[Entries taken from a collection]
## begin

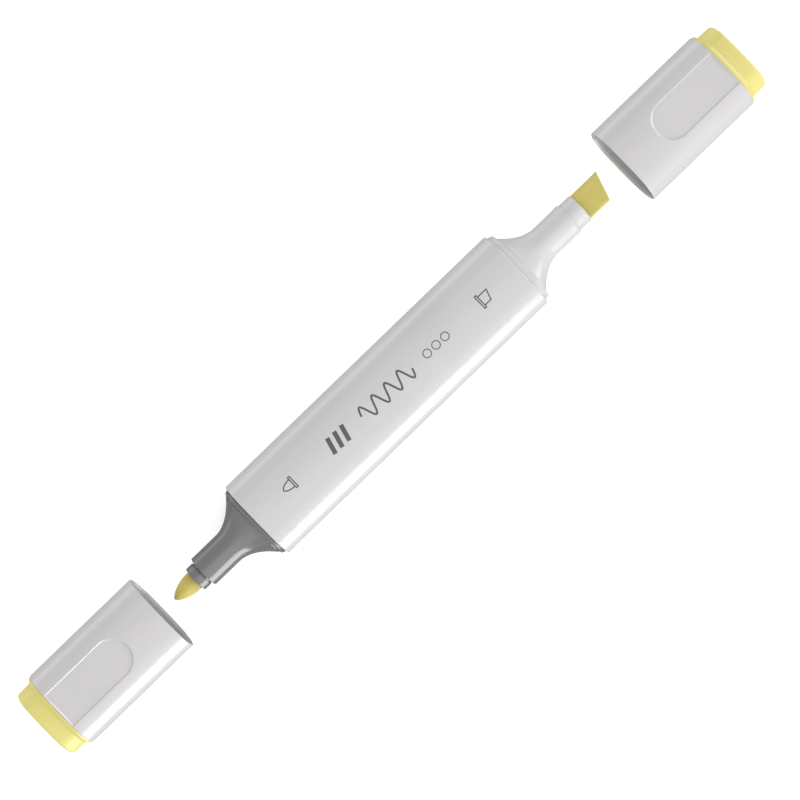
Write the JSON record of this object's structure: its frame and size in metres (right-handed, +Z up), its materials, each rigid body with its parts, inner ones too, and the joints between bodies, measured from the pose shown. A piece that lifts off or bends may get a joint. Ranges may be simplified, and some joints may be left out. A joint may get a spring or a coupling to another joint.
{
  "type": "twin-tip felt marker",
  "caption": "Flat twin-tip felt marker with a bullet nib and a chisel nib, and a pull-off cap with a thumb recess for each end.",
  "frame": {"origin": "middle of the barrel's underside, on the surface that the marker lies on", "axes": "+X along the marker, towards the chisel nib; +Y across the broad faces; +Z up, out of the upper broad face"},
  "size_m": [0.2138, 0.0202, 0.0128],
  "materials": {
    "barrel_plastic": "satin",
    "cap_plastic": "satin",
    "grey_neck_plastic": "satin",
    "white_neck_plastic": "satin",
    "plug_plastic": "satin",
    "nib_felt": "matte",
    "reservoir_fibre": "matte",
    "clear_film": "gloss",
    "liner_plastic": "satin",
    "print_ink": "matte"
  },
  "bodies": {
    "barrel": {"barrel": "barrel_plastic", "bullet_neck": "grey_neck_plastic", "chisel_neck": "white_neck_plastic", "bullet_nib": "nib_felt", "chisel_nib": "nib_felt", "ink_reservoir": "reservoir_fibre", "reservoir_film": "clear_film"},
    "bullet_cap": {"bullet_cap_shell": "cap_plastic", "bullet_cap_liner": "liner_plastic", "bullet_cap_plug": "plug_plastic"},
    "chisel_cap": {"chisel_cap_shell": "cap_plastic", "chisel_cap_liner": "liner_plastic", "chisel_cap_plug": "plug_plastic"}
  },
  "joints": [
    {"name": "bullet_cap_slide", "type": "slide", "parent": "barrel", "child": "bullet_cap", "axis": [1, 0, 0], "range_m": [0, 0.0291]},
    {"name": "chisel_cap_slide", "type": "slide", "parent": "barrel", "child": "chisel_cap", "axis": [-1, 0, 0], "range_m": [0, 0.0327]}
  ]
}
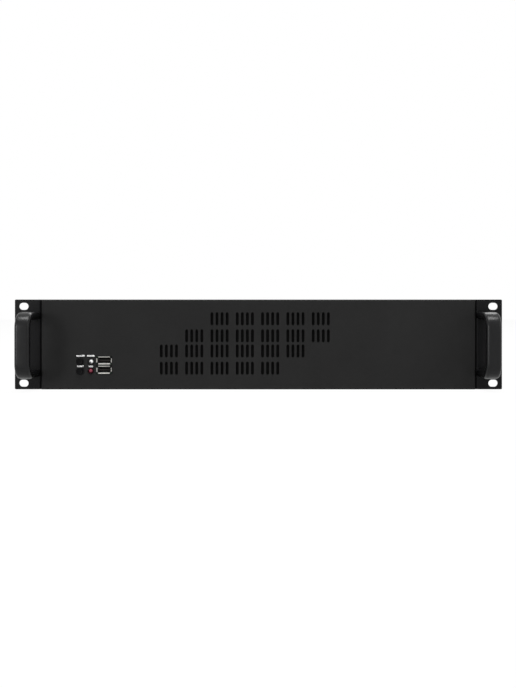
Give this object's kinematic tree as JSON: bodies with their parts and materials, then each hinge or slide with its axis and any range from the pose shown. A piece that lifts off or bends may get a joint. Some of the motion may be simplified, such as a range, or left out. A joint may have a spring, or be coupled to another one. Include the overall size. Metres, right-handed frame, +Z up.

## end
## begin

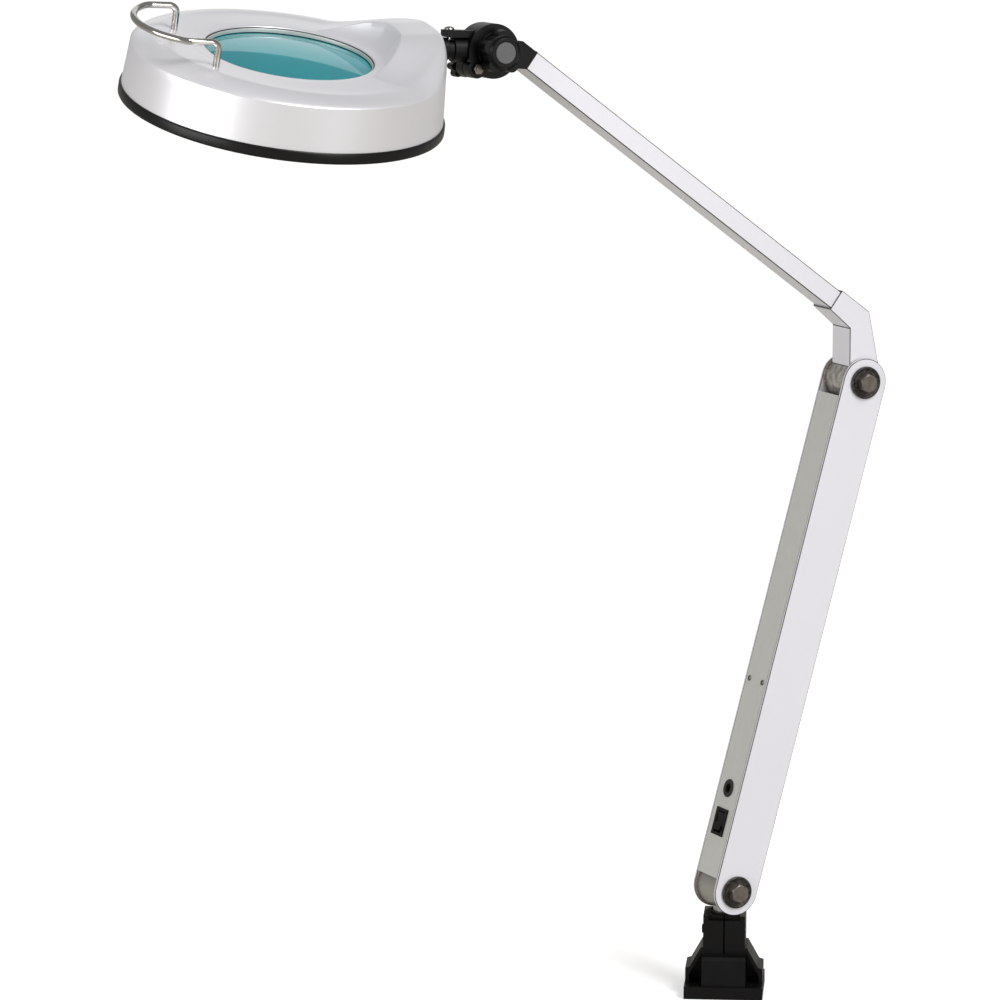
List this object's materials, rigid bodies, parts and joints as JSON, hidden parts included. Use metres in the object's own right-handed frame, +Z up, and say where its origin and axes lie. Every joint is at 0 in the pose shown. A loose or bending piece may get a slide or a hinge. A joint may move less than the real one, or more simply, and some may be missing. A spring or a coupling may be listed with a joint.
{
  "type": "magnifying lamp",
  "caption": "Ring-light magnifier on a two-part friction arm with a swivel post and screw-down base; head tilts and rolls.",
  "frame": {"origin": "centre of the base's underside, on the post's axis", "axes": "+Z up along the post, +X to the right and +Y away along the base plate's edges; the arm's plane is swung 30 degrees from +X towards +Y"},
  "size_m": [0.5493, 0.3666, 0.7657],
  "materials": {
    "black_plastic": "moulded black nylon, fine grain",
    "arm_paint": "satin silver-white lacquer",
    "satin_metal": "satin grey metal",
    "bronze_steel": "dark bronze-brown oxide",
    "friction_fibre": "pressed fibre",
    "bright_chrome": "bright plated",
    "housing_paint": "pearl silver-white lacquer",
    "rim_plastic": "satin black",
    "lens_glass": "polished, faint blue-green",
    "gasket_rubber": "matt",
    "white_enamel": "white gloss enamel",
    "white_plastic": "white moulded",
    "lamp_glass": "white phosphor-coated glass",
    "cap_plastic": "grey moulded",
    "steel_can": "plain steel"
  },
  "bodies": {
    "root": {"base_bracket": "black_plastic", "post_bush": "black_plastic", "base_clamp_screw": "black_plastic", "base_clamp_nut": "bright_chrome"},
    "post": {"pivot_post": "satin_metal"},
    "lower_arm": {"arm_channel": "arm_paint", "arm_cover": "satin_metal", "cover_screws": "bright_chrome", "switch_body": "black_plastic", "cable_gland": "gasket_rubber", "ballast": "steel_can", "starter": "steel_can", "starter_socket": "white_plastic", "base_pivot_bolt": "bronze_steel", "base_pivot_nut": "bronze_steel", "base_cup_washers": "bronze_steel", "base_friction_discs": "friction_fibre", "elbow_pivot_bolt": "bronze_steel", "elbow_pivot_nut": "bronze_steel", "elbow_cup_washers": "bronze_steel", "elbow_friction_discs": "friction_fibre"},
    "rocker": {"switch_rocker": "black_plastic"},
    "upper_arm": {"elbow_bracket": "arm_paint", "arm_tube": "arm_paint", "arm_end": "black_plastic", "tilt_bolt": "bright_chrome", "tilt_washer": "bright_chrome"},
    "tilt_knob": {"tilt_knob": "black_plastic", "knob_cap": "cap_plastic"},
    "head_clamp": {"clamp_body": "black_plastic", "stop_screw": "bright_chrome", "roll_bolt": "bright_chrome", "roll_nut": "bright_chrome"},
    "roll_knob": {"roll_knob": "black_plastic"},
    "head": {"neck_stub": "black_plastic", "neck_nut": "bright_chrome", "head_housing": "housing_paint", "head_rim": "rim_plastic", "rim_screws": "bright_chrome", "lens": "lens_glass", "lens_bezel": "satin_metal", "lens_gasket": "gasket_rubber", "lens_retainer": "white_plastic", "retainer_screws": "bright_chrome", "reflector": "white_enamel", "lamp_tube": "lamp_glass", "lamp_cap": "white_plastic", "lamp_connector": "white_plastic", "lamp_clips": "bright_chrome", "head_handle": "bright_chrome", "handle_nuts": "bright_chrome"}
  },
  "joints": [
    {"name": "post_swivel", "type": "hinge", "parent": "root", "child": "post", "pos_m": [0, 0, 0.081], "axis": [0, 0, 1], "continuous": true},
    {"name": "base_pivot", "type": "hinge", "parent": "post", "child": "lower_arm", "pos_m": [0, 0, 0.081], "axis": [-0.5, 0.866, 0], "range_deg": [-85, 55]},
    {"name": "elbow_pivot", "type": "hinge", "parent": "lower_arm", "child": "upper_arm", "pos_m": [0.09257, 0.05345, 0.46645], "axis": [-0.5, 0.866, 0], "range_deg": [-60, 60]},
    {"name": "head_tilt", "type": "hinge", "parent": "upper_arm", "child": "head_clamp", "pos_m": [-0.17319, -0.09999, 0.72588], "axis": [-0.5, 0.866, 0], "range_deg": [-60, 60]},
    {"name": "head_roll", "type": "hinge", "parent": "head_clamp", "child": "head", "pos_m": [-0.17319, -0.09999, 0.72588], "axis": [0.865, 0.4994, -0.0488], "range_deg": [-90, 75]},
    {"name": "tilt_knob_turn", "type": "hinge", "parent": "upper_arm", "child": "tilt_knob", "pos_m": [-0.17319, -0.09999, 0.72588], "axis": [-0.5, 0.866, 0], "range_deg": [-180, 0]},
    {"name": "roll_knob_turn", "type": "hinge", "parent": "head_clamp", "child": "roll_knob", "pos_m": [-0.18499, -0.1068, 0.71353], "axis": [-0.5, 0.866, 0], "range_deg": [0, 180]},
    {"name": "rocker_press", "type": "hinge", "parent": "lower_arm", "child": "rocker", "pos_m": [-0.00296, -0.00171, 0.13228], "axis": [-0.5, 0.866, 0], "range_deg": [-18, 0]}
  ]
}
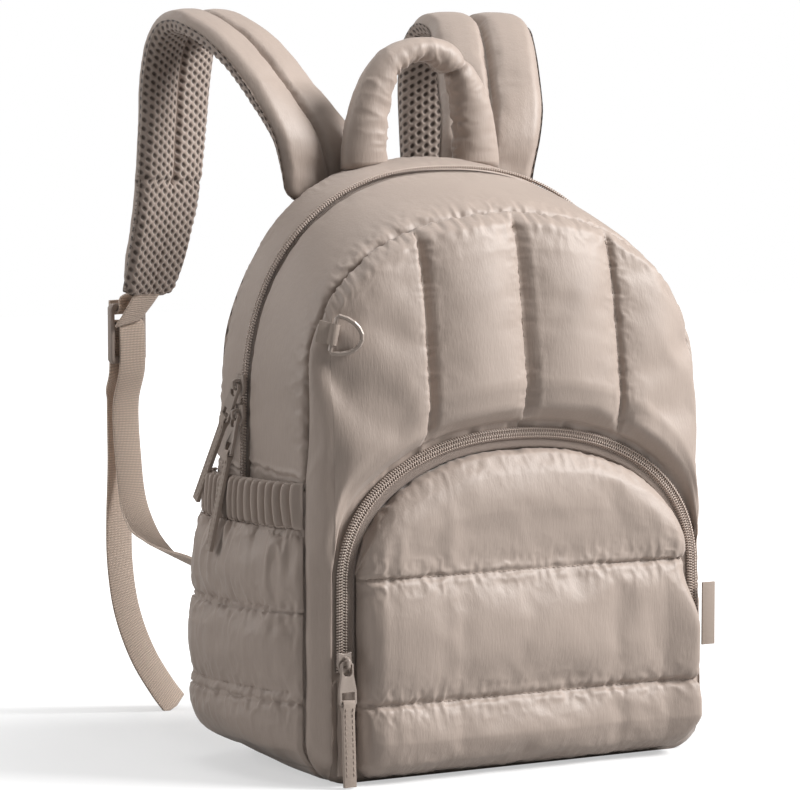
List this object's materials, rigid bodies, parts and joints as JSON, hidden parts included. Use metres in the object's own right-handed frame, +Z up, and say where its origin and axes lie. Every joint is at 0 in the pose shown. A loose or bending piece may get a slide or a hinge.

## end

→ **Job**
Above are the records. Copy the lines beginning at the one that has "Write the JSON" and ending with the one that has "Give this object's", unchanged.

→ **Reply**
Write the JSON record of this object's structure: its frame and size in metres (right-handed, +Z up), its materials, each rigid body with its parts, inner ones too, and the joints between bodies, measured from the pose shown. A piece that lifts off or bends may get a joint. Ranges may be simplified, and some joints may be left out. A joint may get a spring or a coupling to another joint.
{
  "type": "twin-tip felt marker",
  "caption": "Flat twin-tip felt marker with a bullet nib and a chisel nib, and a pull-off cap with a thumb recess for each end.",
  "frame": {"origin": "middle of the barrel's underside, on the surface that the marker lies on", "axes": "+X along the marker, towards the chisel nib; +Y across the broad faces; +Z up, out of the upper broad face"},
  "size_m": [0.2138, 0.0202, 0.0128],
  "materials": {
    "barrel_plastic": "satin",
    "cap_plastic": "satin",
    "grey_neck_plastic": "satin",
    "white_neck_plastic": "satin",
    "plug_plastic": "satin",
    "nib_felt": "matte",
    "reservoir_fibre": "matte",
    "clear_film": "gloss",
    "liner_plastic": "satin",
    "print_ink": "matte"
  },
  "bodies": {
    "barrel": {"barrel": "barrel_plastic", "bullet_neck": "grey_neck_plastic", "chisel_neck": "white_neck_plastic", "bullet_nib": "nib_felt", "chisel_nib": "nib_felt", "ink_reservoir": "reservoir_fibre", "reservoir_film": "clear_film"},
    "bullet_cap": {"bullet_cap_shell": "cap_plastic", "bullet_cap_liner": "liner_plastic", "bullet_cap_plug": "plug_plastic"},
    "chisel_cap": {"chisel_cap_shell": "cap_plastic", "chisel_cap_liner": "liner_plastic", "chisel_cap_plug": "plug_plastic"}
  },
  "joints": [
    {"name": "bullet_cap_slide", "type": "slide", "parent": "barrel", "child": "bullet_cap", "axis": [1, 0, 0], "range_m": [0, 0.0291]},
    {"name": "chisel_cap_slide", "type": "slide", "parent": "barrel", "child": "chisel_cap", "axis": [-1, 0, 0], "range_m": [0, 0.0327]}
  ]
}
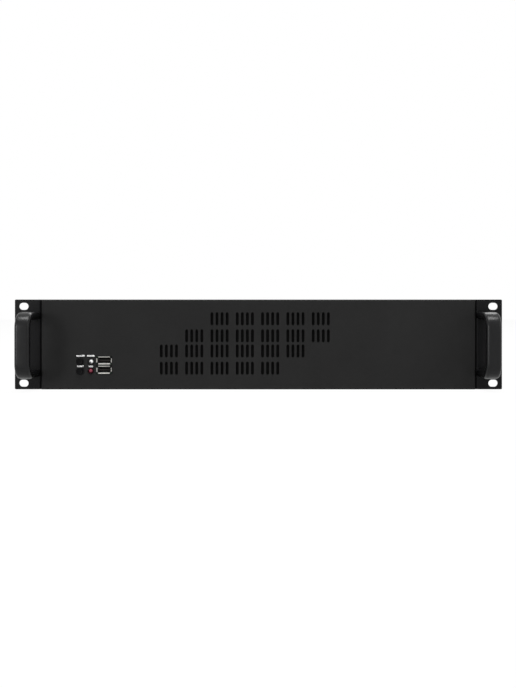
Give this object's kinematic tree as JSON: bodies with their parts and materials, then each hinge or slide with its axis and any range from the pose shown. A piece that lifts off or bends may get a joint. Some of the motion may be simplified, such as a range, or left out. A joint may have a spring, or be coupled to another one. Include the overall size. Metres, right-handed frame, +Z up.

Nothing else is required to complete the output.